The three critical things, he said, were a credible economic programme on which the team made a strong case with the ODOF policy, the Planting for Food and Jobs programme, the one-village, one-dam policy and other policies across various sectors, which China saw as credible too.
“In terms of infrastructure, the question would be if the country has a portfolio of projects that are viable in terms of partnerships, and so before we left, we asked the same question of ourselves and the Economic Management Team recommended that such a portfolio of projects and priorities across all sectors be put together, which we did, to facilitate discussions successfully,” he added.
“The last critical thing to facilitate international investment partnerships is how the country intends to finance the projects or the financing module to be used.
“I am happy to say that we presented a module based on the fact that Ghana is not a poor country and that the country has a lot of untapped natural resources.
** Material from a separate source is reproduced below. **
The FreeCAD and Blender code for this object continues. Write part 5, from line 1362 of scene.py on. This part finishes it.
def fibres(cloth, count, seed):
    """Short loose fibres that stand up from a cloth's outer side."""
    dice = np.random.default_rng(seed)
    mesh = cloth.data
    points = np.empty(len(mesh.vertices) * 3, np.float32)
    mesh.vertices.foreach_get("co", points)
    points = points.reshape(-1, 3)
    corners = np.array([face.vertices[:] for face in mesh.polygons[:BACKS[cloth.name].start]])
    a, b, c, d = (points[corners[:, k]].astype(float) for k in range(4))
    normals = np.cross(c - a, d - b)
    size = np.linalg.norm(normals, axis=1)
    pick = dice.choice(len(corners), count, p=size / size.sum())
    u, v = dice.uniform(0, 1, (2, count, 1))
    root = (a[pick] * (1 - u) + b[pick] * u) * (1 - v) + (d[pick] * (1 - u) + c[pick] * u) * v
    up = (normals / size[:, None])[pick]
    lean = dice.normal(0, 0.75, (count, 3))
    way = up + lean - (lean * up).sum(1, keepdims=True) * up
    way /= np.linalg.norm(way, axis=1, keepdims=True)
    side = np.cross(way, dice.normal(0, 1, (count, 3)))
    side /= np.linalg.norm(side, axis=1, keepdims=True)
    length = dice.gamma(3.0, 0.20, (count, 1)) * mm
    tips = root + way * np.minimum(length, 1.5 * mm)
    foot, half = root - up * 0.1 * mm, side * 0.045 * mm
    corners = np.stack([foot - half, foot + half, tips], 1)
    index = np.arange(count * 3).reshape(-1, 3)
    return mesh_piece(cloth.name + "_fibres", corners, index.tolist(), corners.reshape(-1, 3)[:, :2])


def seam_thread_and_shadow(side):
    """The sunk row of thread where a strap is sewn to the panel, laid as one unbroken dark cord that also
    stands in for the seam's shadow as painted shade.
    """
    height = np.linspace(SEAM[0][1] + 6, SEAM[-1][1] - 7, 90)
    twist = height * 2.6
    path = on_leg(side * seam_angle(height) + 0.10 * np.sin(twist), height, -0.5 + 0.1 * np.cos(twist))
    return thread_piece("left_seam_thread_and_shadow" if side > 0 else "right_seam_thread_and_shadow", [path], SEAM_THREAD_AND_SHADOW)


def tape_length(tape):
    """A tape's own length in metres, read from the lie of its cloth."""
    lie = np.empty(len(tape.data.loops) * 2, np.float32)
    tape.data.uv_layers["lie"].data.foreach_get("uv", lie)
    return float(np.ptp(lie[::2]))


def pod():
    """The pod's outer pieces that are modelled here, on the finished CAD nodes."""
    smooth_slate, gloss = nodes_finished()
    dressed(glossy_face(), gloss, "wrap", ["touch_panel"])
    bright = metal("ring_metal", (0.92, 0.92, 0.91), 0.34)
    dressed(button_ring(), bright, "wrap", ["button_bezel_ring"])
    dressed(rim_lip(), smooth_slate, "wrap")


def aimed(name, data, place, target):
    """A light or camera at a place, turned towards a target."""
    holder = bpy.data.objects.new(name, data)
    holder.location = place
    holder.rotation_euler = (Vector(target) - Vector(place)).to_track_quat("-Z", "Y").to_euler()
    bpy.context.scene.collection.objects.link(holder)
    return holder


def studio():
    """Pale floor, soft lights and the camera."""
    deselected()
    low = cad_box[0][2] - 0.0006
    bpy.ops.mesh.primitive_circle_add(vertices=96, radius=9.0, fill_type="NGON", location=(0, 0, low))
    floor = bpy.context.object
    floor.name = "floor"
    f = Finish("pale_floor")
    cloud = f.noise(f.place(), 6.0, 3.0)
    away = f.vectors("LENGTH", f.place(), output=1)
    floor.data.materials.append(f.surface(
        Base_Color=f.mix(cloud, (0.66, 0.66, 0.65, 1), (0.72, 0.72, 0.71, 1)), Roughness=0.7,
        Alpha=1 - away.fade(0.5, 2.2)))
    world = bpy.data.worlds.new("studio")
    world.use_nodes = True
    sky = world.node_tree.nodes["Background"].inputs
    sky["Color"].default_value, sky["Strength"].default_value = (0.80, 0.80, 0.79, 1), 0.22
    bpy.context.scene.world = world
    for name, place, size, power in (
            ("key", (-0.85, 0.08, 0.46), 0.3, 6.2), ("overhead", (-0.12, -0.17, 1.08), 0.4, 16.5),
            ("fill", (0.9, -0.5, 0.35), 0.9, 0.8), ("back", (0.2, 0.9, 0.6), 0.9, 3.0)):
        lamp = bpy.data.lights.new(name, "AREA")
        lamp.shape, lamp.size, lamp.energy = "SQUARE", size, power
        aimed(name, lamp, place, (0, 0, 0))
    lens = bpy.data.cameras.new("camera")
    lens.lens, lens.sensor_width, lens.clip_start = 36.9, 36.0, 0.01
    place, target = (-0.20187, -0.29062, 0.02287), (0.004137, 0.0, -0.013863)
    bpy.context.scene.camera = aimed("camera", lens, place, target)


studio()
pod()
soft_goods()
The proven mineral resources include 2.8 billion metric tonnes of iron ore, 960 metric tonnes of bauxite, 413 metric tonnes of manganese and 413 metric tonnes of limestone, apart from gold,” he said.
Mr Bawumia explained that the bauxite reserves alone, if refined today using the world price as the base, would generate $460 billion.
He said that financing explanation was used to convince China that Ghana was worth investing in, adding: “If Ghana needs just $20 billion to do a major massive Marshal Development Plan and it has $460 billion sitting in the ground, then all we need to do is develop a financing module that leverages a small fraction of our reserves to finance the infrastructure needs.”
According to him, China had not considered that kind of module, but upon explanation, the team was given good listening, which had resulted in the success from the trip.
He was quick to add that all negotiations were guided by the principle of value for money to ensure that they were in the best interest of the country.
He commended the Chinese Ambassador for her facilitating role in the success story, saying it would ensure the strengthening of Ghana-China relations.